Opportunities for banks and opportunities for others

Having played through all the scenarios, it seems banks need to take advantage of the opportunities if they are to take a step in the right direction.

Retail banks have significant opportunity to become a TPP themselves, aggregating other banks products into their offerings, leveraging a whole range of external APIs for purposes of development and innovation.

Other benefits include the revenue that could be generated through added value data plays.

Consider this scenario; imagine you’re a large UK aggregator whose brand has been instilled into the psyche of the British public.

You’ve saved them money, and provided simplicity of choice.

Through PSD 2 you could quite easily evolve your offering to the millions registered already via APIs the bank has to expose, aggregating all of their accounts alongside other banks, just through using the API the bank is mandated to give you.

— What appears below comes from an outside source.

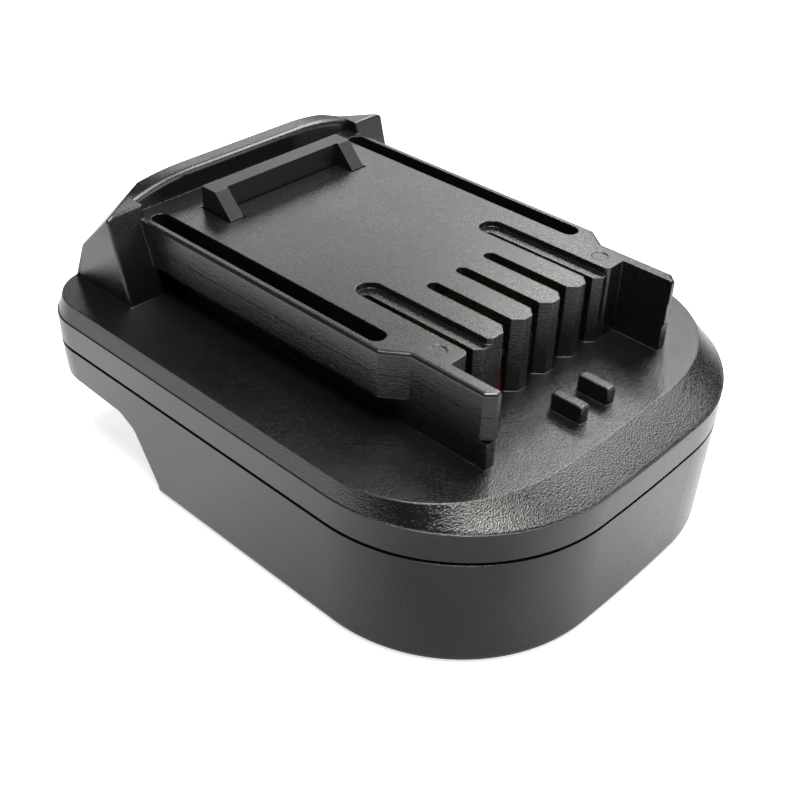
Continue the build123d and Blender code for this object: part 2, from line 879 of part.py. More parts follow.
def least_coil_gap():
    # Distance between neighbouring turns, less the wire itself
    rise = (spring_top - spring_low) / coil_turns
    steps_per_turn = 48
    least = coil_radius
    for step in range(steps_per_turn // 2, 2 * steps_per_turn):
        angle = 2 * math.pi * step / steps_per_turn
        across = 2 * coil_radius * math.sin(angle / 2)
        height = rise * step / steps_per_turn
        least = min(least, math.hypot(across, height) - 2 * wire_radius)
    return least


def latch_retainer():
    half = retainer_half_width
    plate = slab(retainer_rear_x, retainer_front_x, -half, half, retainer_low_level, retainer_top)
    plate = fillet(plate.edges().filter_by(Axis.Z), board_corner_radius)
    window = post_y - coil_radius - shell_wall
    front = post_x + post_radius + coil_radius
    rear = retainer_rear_x + shell_wall
    plate -= slab(rear, front, -window, window, retainer_low_level, retainer_top)
    post = rod(post_x, post_y, retainer_top, retainer_top + post_height, post_radius)
    post = chamfer(post.edges().group_by(Axis.Z)[-1], seat_gap + slide_gap)
    low = retainer_low_level
    hole = rod(retainer_boss_x, retainer_boss_y, low, retainer_top, small_screw_radius + seat_gap)
    return plate + mirrored(post) - mirrored(hole)


def screw(x, y, seat, way, radius, length, head_radius, head_height):
    # The shank points along way, 1 for up and -1 for down; the head lies on the other side of the seat
    shank = Pos(0, 0, length / 2) * Cylinder(radius, length)
    head = Pos(0, 0, -head_height / 2) * Cylinder(head_radius, head_height)
    head = fillet(head.edges().group_by(Axis.Z)[0], head_height / 4)
    drive = extrude(RegularPolygon(head_radius * drive_share, 6), drive_depth, dir=(0, 0, 1))
    body = shank + head - Pos(0, 0, -head_height) * drive
    if way < 0:
        body = Rot(180, 0, 0) * body
    return Pos(x, y, seat) * body


def small_screw(x, y, seat, way):
    sizes = (small_screw_radius, small_screw_length, small_head_radius, small_head_height)
    return screw(x, y, seat, way, *sizes)


def housing_screws():
    seat = housing_head_level + housing_head_height
    sizes = (housing_screw_radius, housing_screw_length, housing_head_radius, housing_head_height)
    return Compound([screw(x, y, seat, 1, *sizes) for x, y in screw_places()])


def retainer_screws():
    places = [(retainer_boss_x, y) for y in (-retainer_boss_y, retainer_boss_y)]
    return Compound([small_screw(x, y, retainer_low_level, 1) for x, y in places])


def board_screws():
    return Compound([small_screw(x, y, board_top, -1) for x, y in board_screw_places()])


def terminal_screws():
    places = [(terminal_screw_x, y) for y in (-terminal_screw_y, terminal_screw_y)]
    return Compound([small_screw(x, y, floor_level, -1) for x, y in places])


def circuit_board():
    half = board_half_width
    board = slab(board_rear_x, board_front_x, -half, half, board_level, board_top)
    board = fillet(board.edges().filter_by(Axis.Z), board_corner_radius)
    for x, y in board_screw_places():
        board -= rod(x, y, board_level, board_top, small_screw_radius + seat_gap)
    return board


def contact_board():
    half = contact_board_half_width
    return slab(contact_board_x, contact_board_front_x, -half, half, board_top, contact_board_top)


def box_under_board(x, y, length, width, height):
    near_x = x - length / 2
    near_y = y - width / 2
    return slab(near_x, near_x + length, near_y, near_y + width, board_level - height, board_level)


def power_transistors():
    sizes = (transistor_length, transistor_width, transistor_height)
    places = [(transistor_x, y) for y in (-transistor_y, transistor_y)]
    return Compound([box_under_board(x, y, *sizes) for x, y in places])


def control_chip():
    return box_under_board(chip_x, 0, chip_size, chip_size, chip_height)


def capacitor():
    top = board_top + capacitor_height
    body = rod(capacitor_x, 0, board_top, top, capacitor_radius)
    return fillet(body.edges().group_by(Axis.Z)[-1], seat_gap + slide_gap)


def resistors():
    sizes = (resistor_length, resistor_width, resistor_height)
    offsets = [resistor_pitch * (index - (resistor_count - 1) / 2) for index in range(resistor_count)]
    return Compound([box_under_board(resistor_x, y, *sizes) for y in offsets])


def tool_contact(y):
    # A strip that stands on the board and carries two leaves, drawn together near their front
    inner = fork_gap / 2
    outer = inner + fork_leaf
    strip = slab(fork_rear_x, fork_rear_x + fork_leaf, y - outer, y + outer, board_top, fork_top)
    leaf = [
        (fork_rear_x, inner),
        (fork_pinch_x, inner - fork_pinch),
        (fork_front_x, inner),
        (fork_front_x, outer),
        (fork_pinch_x, outer - fork_pinch),
        (fork_rear_x, outer),
    ]
    leaves = mirrored(plan_prism(leaf, fork_low, fork_top))
    return strip + Pos(0, y, 0) * leaves


def blade_slot(y, gap):
    # The blade and its riser, or with a gap the room for them in the block
    half = blade_thickness / 2 + gap
    front = riser_front_x + gap
    low = blade_low_level - gap
    blade = slab(block_rear_x, front, y - half, y + half, low, blade_top_level + gap)
    rear = riser_front_x - riser_length - gap
    return blade + slab(rear, front, y - half, y + half, low, bay_ceiling)


def battery_blade(y):
    half = blade_thickness / 2
    rear = riser_front_x - riser_length
    outline_points = [
        (blade_rear_x, blade_low_level + blade_point),
        (blade_rear_x + blade_point, blade_low_level),
        (riser_front_x, blade_low_level),
        (riser_front_x, riser_top_level),
        (rear, riser_top_level),
        (rear, blade_top_level),
        (blade_rear_x + blade_point, blade_top_level),
        (blade_rear_x, blade_top_level - blade_point),
    ]
    return side_prism(outline_points, y - half, y + half)


def terminal_block():
    front = bay_front_x - seat_gap
    half = block_half_width
    top = bay_ceiling - seat_gap
    body = slab(block_rear_x, front, -half, half, block_low_level, top)
    rounded = body.edges().filter_by(lambda edge: edge.center().Z < top - seat_gap)
    body = fillet(rounded, block_edge_radius)
    for y in (-blade_y, 0, blade_y):
        body -= blade_slot(y, seat_gap)
    for y in (-terminal_screw_y, terminal_screw_y):
        low = floor_level - small_screw_length - seat_gap
        body -= rod(terminal_screw_x, y, low, bay_ceiling, small_screw_radius + seat_gap)
    return body


def bend_radii(points):
    # Each bend is as large as its two runs allow
    radii = []
    for before, corner, after in zip(points, points[1:], points[2:]):
        first = Vector(*corner) - Vector(*before)
        second = Vector(*after) - Vector(*corner)
        half_turn = math.radians(first.get_angle(second)) / 2
        radii.append(bend_share * min(first.length, second.length) / math.tan(half_turn))
    return radii


def lead(points, radius):
    radii = bend_radii(points)
    path = FilletPolyline(*points, radius=radii)
    start = Vector(*points[0])
    section = Plane(origin=start, z_dir=Vector(*points[1]) - start) * Circle(radius)
    print("lead radii", [round(value, 2) for value in radii], "wire", radius)
    body = sweep(section, path=path)
    print("lead volume", round(body.volume, 3), "of", round(math.pi * radius**2 * path.length, 3))
    return body


def positive_lead():
    points = [
        (33.3, -11.0, 20.0),
        (33.3, -11.0, 25.2),
        (22.4, -5.2, 25.2),
        (22.4, 0.4, 33.4),
        (15.8, 3.4, 33.2),
        (15.8, 3.4, 24.2),
    ]
    return lead(points, power_wire_radius)


def short_lead(y, radius):
    points = [
        (riser_x, y, riser_top_level),
        (riser_x, y, lead_level),
        (contact_board_front_x, y, lead_level),
    ]
    return lead(points, radius)


def main():
    os.makedirs("parts", exist_ok=True)
    wide_contact_y = wide_slot_inner_y + slot_width / 2
    far_contact_y = slot_width / 2 - wide_slot_outer_y
    parts = {
        "upper_cover": upper_cover(),
        "lower_housing": lower_housing(),
        "housing_screws": housing_screws(),
        "latch_slider": latch_slider(),
        "release_button": release_button(),
        "latch_spring_left": latch_spring(post_y),
        "latch_spring_right": latch_spring(-post_y),
        "latch_retainer": latch_retainer(),
        "retainer_screws": retainer_screws(),
        "circuit_board": circuit_board(),
        "board_screws": board_screws(),
        "contact_board": contact_board(),
        "power_transistors": power_transistors(),
        "control_chip": control_chip(),
        "capacitor": capacitor(),
        "resistors": resistors(),
        "power_contact_left": tool_contact(wide_contact_y),
        "power_contact_right": tool_contact(far_contact_y),
        "signal_contact_left": tool_contact(slot_pitch),
        "signal_contact_middle": tool_contact(0),
        "signal_contact_right": tool_contact(-slot_pitch),
        "terminal_block": terminal_block(),
        "terminal_screws": terminal_screws(),
        "positive_blade": battery_blade(-blade_y),
        "negative_blade": battery_blade(blade_y),
        "signal_blade": battery_blade(0),
        "positive_lead": positive_lead(),
        "negative_lead": short_lead(blade_y, power_wire_radius),
        "signal_lead": short_lead(0, signal_wire_radius),
    }
    for name, shape in parts.items():
        export_step(shape, f"parts/{name}.step")
    print("least gap between spring turns", round(least_coil_gap(), 2))


main()
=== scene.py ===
import json
import math

import bpy
from mathutils import Matrix, Vector


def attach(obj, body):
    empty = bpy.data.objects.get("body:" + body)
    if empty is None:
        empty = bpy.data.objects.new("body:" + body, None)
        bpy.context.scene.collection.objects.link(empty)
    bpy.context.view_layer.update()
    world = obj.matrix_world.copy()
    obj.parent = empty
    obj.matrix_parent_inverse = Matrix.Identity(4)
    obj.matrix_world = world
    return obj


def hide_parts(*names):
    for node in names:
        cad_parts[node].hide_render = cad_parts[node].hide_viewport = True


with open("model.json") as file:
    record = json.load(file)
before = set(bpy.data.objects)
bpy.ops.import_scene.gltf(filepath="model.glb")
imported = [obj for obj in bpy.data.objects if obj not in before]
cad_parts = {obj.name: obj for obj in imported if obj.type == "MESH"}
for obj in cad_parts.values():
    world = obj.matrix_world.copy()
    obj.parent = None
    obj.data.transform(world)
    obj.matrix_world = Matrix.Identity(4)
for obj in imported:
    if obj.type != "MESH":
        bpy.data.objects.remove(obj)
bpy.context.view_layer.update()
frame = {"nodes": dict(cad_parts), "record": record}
nodes = frame["nodes"]
print("frame loaded:", len(nodes), "nodes")


# Detail and roughness of each kind of noise, and the span that most of a noise's values lie in
noiseKinds = {"soft": (2.0, 0.5), "pitted": (2.0, 0.6), "streaked": (4.0, 0.6)}
noiseSpan = (0.3, 0.7)


# Helpers for node trees

def newMaterial(name):
    material = bpy.data.materials.new(name)
    material.use_nodes = True
    tree = material.node_tree
    tree.nodes.clear()
    output = tree.nodes.new("ShaderNodeOutputMaterial")
    shader = tree.nodes.new("ShaderNodeBsdfPrincipled")
    tree.links.new(shader.outputs["BSDF"], output.inputs["Surface"])
    return material, tree, shader


def objectPlace(tree, scale=(1, 1, 1)):
    place = tree.nodes.new("ShaderNodeTexCoord")
    mapping = tree.nodes.new("ShaderNodeMapping")
    mapping.inputs["Scale"].default_value = scale
    tree.links.new(place.outputs["Object"], mapping.inputs["Vector"])
    return mapping.outputs["Vector"]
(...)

You can give a full view of relevant market opportunities for customers to take advantage of, like savings rates that change at the click of a button, reminders of changing mortgage rates etc.

This kind of financial management tool becomes something truly game changing in the financial space, and should worry retail banks, because with PSD 2 it is highly likely.

Barriers to opportunities for banks

While there are still significant opportunities for banks in this space there are major barriers, although most of them are internal.

I constantly sit in on organizations that are preoccupied with maintaining the status quo.

PSD 2 will demand very different thinking.

Security concerns, ones of control, technology legacy and generally a hope that all this will get overturned in the courts will limit retail banks ability to make change happen in this space.

For Fintech startups this will not be an issue, but an incentive.

End Game

Retail banks have lacked foresight, seeing innovation as hard, costly and scary.

PSD 2 has the potential to be the end game for banks that do not distance themselves far from regulation minimums.

Legislation against stupidity works in many cases. It will be interesting to see if the banks get away with this one.